Classical rpm targets and works well for C/C++ projects that use
autotools, a static small list of dependencies, and release as an
archive. A growing part of the distribution does not fit this model any
more. git and the internet blew away any limit on the number and cadence
of dependencies for every language, including C/C++. Non C/C++ languages
do not fit in the C/C++ macro model. Those new parts needs the same
level of rpm support as previous projects, which means writing new
macros, that build on other new macros, and it all falls appart if you
can not rely on some of those other macros existing because of a time-
jump in el land.

Classical rpm macro argument processing is severely deficient, not even
on par with shell getopts-level of argument processing, let alone the
argparse-level many languages now sport. That creates a huge impedance
mismatch with modern commands that expect more elaborate argument
syntax. You can not drive them from rpm macros, you end up putting lists
of arguments in variables to pass them to commands behind the macro
argument parser. That should be fixed.

If you're discussing things like 3K-character-long java arguments, then I agree with you that that's painful. But I fail to see how the core needs of any build system (or install system) can be any more complex than arbitrary shell, and these sections already *are* arbitrary shell. I'd like to never have to tweak CFLAGS= in a %build, but it occasionally does happen. That doesn't mean it's a design flaw -- that's why code is allowed to be there. In a worst-case-scenario, one can always standardize on an external helper to adjust or modify things during execution (which has the added benefit of bench-testability and code re-use) and use a macro to call that.

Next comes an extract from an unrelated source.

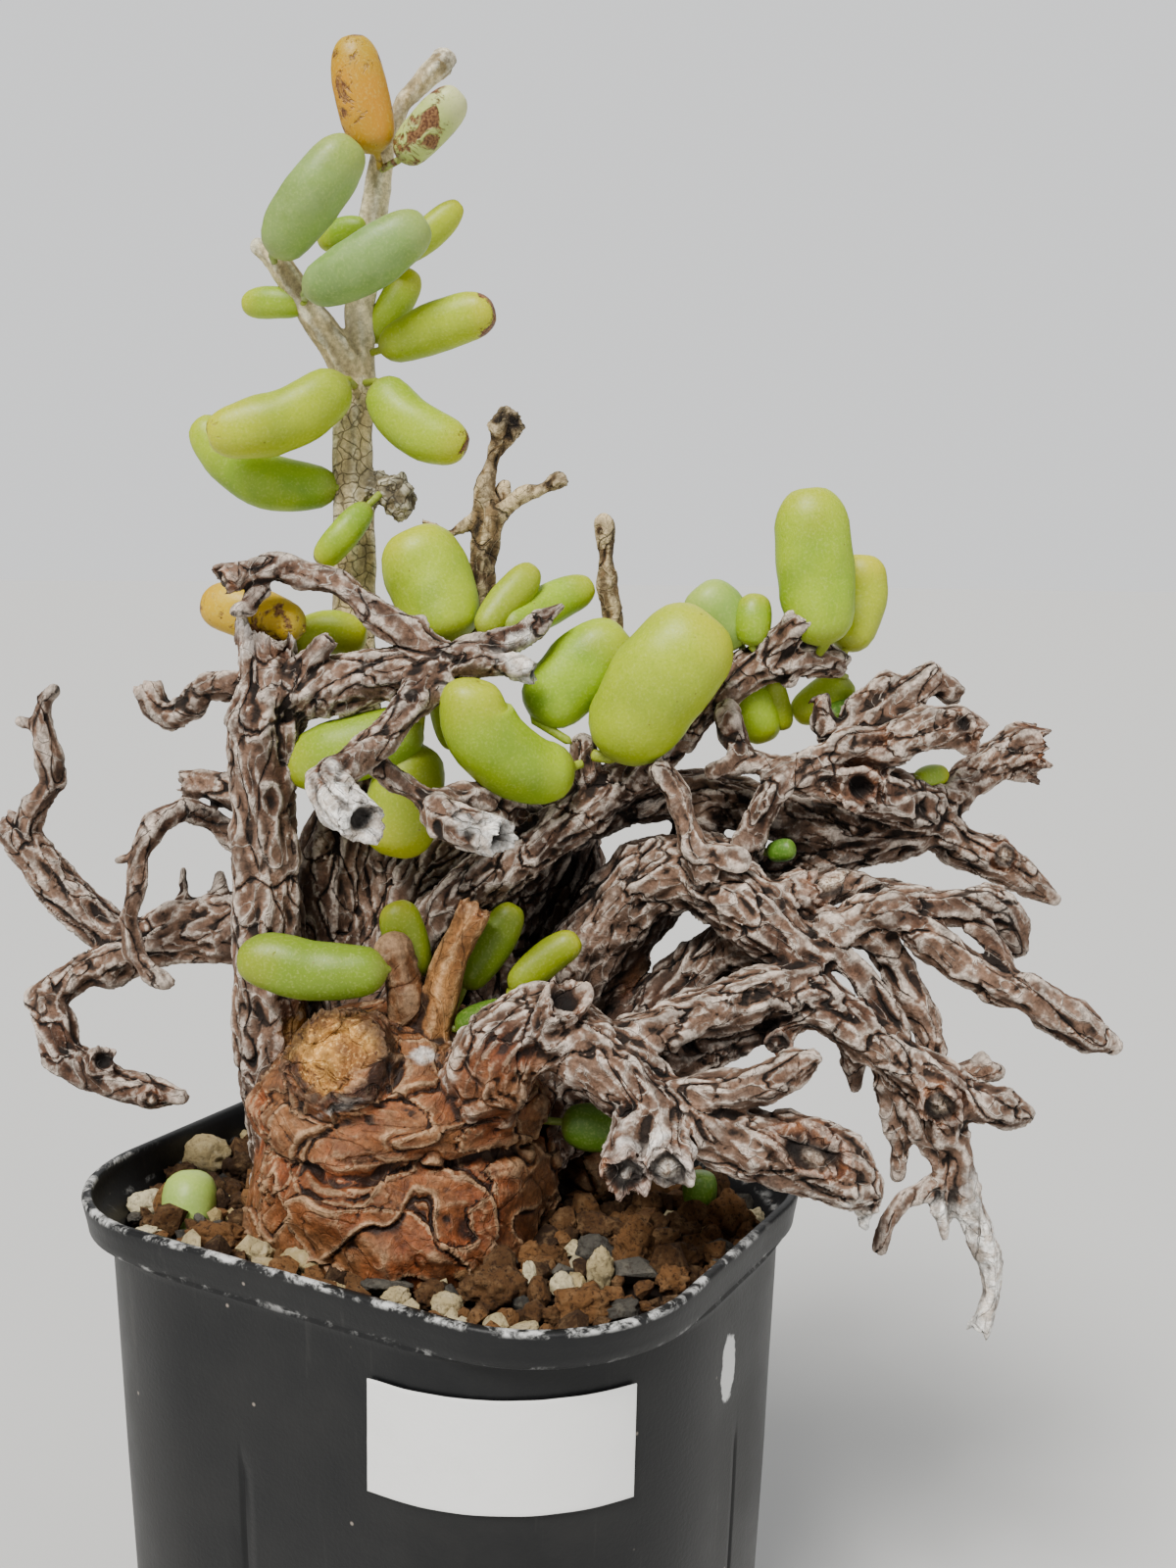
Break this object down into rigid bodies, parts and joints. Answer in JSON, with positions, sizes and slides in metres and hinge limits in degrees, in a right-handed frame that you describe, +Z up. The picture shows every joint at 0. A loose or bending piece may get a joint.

I feel like this mirrors the debate between imperative initscripts and declarative unit files. Macros are great, and macros calling distro-defined helpers work, but a religious purge of shell does not really seem to be a win.


Most notably, all the dead-stupid %setup/%sources/Tag
processing, that you know any rpm novice will misunderstand and get
wrong, even before you attempt explanations. Those warts were merely
annoying when dealing with a few thousands of distro packages, they have
a real cost now the distro has grown.
How is this processing "dead-stupid"? I'm seriously asking here. It's not difficult, and it shouldn't be too much to ask that someone be able to figure out the syntax of a simple recipe file like this. I agree we were in an RPM-documentation deadzone for a while there, but I feel like there are plenty of examples and guides now for novice RPM users. Certainly seems easier to make an .rpm than a .deb.